If you saw any adults last fall, then they are in your area and should colonize a suitable spot. If you make hot compost, the heat will kill the larva or drive them away, so keep the culture medium cooler. I wrote about this in my blog http://www.michaelparkey.com/blog.php. Scroll down until you see "Stampede at Maggot Farm!"


----------



## mistergreen (Mar 3, 2007)

Yeah, I hear a healthy compost pile won't attract them as much. I'll have to bait them in a separate container with scraps and oatmeal.


----------



## mistergreen (Mar 3, 2007)

I got a closer look and found my compost is full of insects including predators like ants and centipede. I'll have to make a separate container if I want BSF larvae.


----------



## Michael (Jul 20, 2010)

My Biopod has just really cranked up in the last two weeks. Not many mature larva to harvest yet, but if you listen closely you can hear the immature larva munching away. When I get a really active population of larva, other insects tend to leave the Biopod alone.


----------



## Gerald (Mar 24, 2008)

I get lots of soldierfly grubs in my compost bucket (a large plant pot with drain holes, on the shady side of the house). They are good for turtles and fish that CHEW their food. Be careful feeding them to things that grab & swallow, without chewing. I think I accidentally killed some salamanders (blue-tail newts) by feeding them soldierfly grubs; their exoskeleton is like leather!


----------



## mistergreen (Mar 3, 2007)

Yeah, they look pretty tough. You can dry them I suppose. I was thinking drying them and making a powder to add to fish food. You can buy dried on amazon for $7-$17/lbs.

I put some cardboard in my compost to see if any flies would lay eggs in them. I doubt it.


----------



## Michael (Jul 20, 2010)

My fire belly toads swallow them whole with no problem.


----------



## Gerald (Mar 24, 2008)

Michael said:


> My fire belly toads swallow them whole with no problem.

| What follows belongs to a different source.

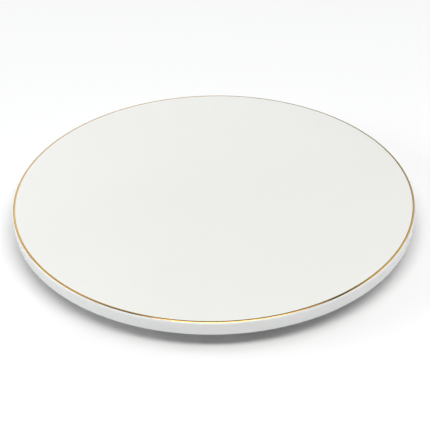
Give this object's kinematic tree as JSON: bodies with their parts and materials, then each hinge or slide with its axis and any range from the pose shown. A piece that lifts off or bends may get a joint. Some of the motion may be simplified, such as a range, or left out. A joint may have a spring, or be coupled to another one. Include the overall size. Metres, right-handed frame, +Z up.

Maybe your toads have digestive enzymes that Cynops newts lack?


----------



## Michael (Jul 20, 2010)

Could be. The toads are aggressive eaters, and are considered among the easiest exotic amphibians to keep.


----------



## mistergreen (Mar 3, 2007)

I've been having cooler nights here for the past 3 weeks and my compost finally has BSF larvae. I guess the location and compost are in a big black plastic container is usually too hot for them.


----------